The NLRB’s After Us and We’re Not Even Unionized!
November 17, 2010
Many employers think that the National Labor Relations Board is the government’s agency responsible for dealing with union issues. While that is true, the NLRB is actually charged with protecting employee rights whether the employer is union or non-union. All employees and employers are covered by the National Labor Relations Act. Section 7 of the NLRA protects employees’ “concerted, protected activity”. Essentially, employees are allowed to communicate with co-workers about the terms and conditions of employment. An employer’s attempt to hinder or interfere with those rights is a violation of the NLRA which could lead to an unfair labor practice charge being filed on the employees’ behalf by the NLRB.

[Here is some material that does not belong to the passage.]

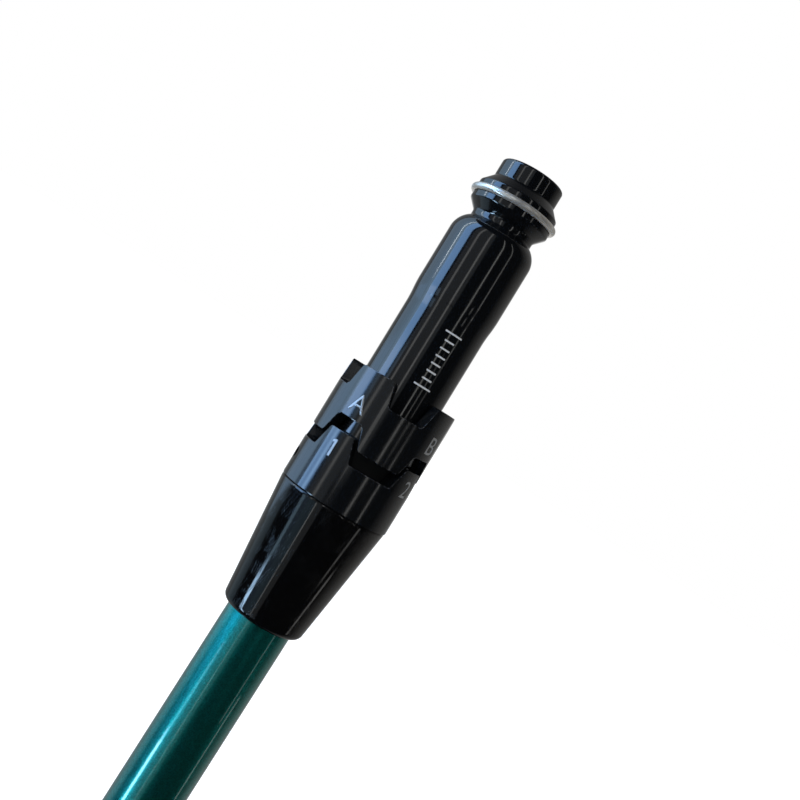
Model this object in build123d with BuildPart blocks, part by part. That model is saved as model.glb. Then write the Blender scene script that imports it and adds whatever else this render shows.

As an example, many employers believe that information about their employees’ rate of pay is a private matter between the employer and its employees. Accordingly, the employer may have a policy in place indicating that employees should not discuss their rate of pay with anyone. Such a policy would have the effect of preventing employees from discussing their rate of pay, or one of the terms and conditions of their employment, with other employees. Accordingly, the NLRB has taken the position that such a policy is a violation of the NLRA.
In a recent, somewhat frightening development, the NLRB has recently filed a complaint alleging that American Medical Response of Connecticut, Inc. (AMR) violated Section 7 of the act by terminating an employee for posting negative comments about her supervisor on her Facebook page. AMR has a social media policy that prohibits employees from disparaging the company and its supervisors in social media posts, even when posting while off-duty and using a personal computer. Apparently, the policy did not include a disclaimer that the policy would not be construed or applied in a manner that interferes with employees’ rights under the NLRA. The Board’s complaint is also noteworthy because of the fact that it appears to allege that merely having an anti-disparagement social networking policy violates Section 7 even if the employer does not actually apply the policy and impose discipline.
There is still a long way to go to see if the Board’s position will be upheld. Unless the parties settle the AMR matter, the complaint will first have to be heard by an administrative law judge, after which an appeal can be taken to the NLRB and then to a federal court of appeals: something that could easily take more than two years.
What Should Employers Do?
Employers should be cautious about terminating an employee for posting negative comments about the employer on social networking sites, especially when the content of the posting is concerted, protected activity. In addition, it may be wise to review your social media policy to add a disclaimer such as the one mentioned above.